I'm 100% not sure here lol so I'll wait until you guys can come to a consensus about this one while I read up on it.

Thanks guys

 

[technician]

the source of the problem is that the angle you use to describe the pendulum is not the angle that occurs in SHM equations.
Your 60 is 90 (or 0) in the SHM equation

 

[CollegeStudent]

the source of the problem is that the angle you use to describe the pendulum is not the angle that occurs in SHM equations.
Your 60 is 90 (or 0) in the SHM equation

I think that your use of SHM stands for harmonic motion? (simple harmonic motion I think it was?)

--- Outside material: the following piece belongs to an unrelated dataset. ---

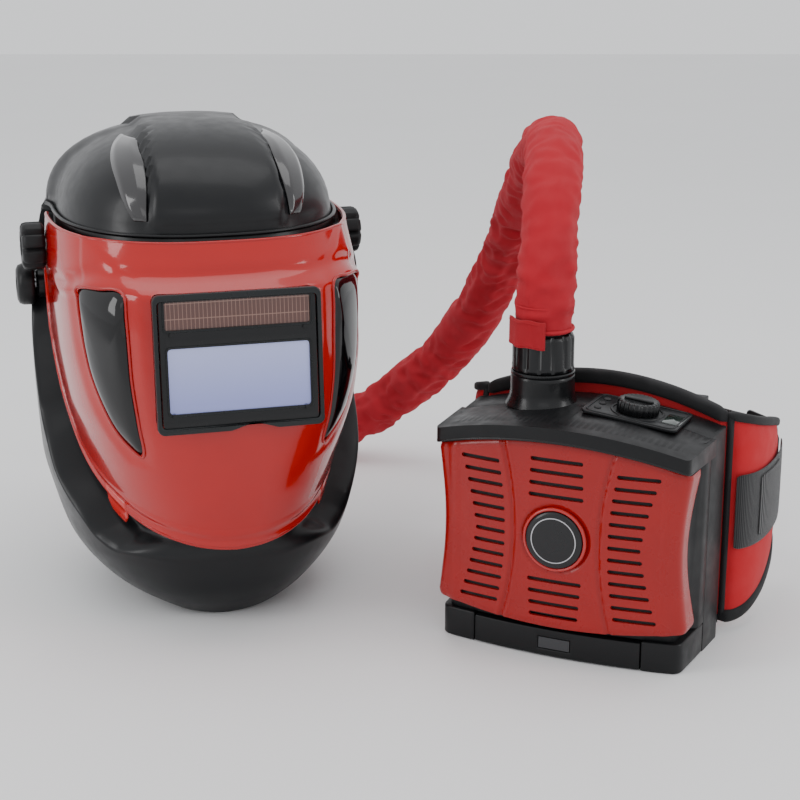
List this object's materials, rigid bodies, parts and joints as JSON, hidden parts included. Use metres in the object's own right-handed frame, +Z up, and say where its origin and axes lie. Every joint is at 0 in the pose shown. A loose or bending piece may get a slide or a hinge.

While we haven't reached that yet in lecture...I remember reading about it...and if I remember correctly...what you're saying is that the fact that there is no angular displacement at 60° then it would = 0? Is that correct?

 

[SammyS]

How do you get that mgcos(θ) is equal to the centripetal force? It's not.


mgcos(θ) = m v2/r can't possibly work, because for instance, at the instant that the mass is released, the velocity is zero, but θ = 60° .

The angle θ = 60 for the pendulum diagram corresponds to (ωt) = 90 (the release point) in the equivalent circular motion and the amplitude A = LSinθ, ie A=LSin(ωt)

mgCosθ = mv^2/r = centripetal force is correct.
mgCosθ = ma where a = centripetal acceleration (v^2/r)...r = length of pendulum

Are you replying to me, since you quoted from my post ? (There is a QUOTE feature that is provided.)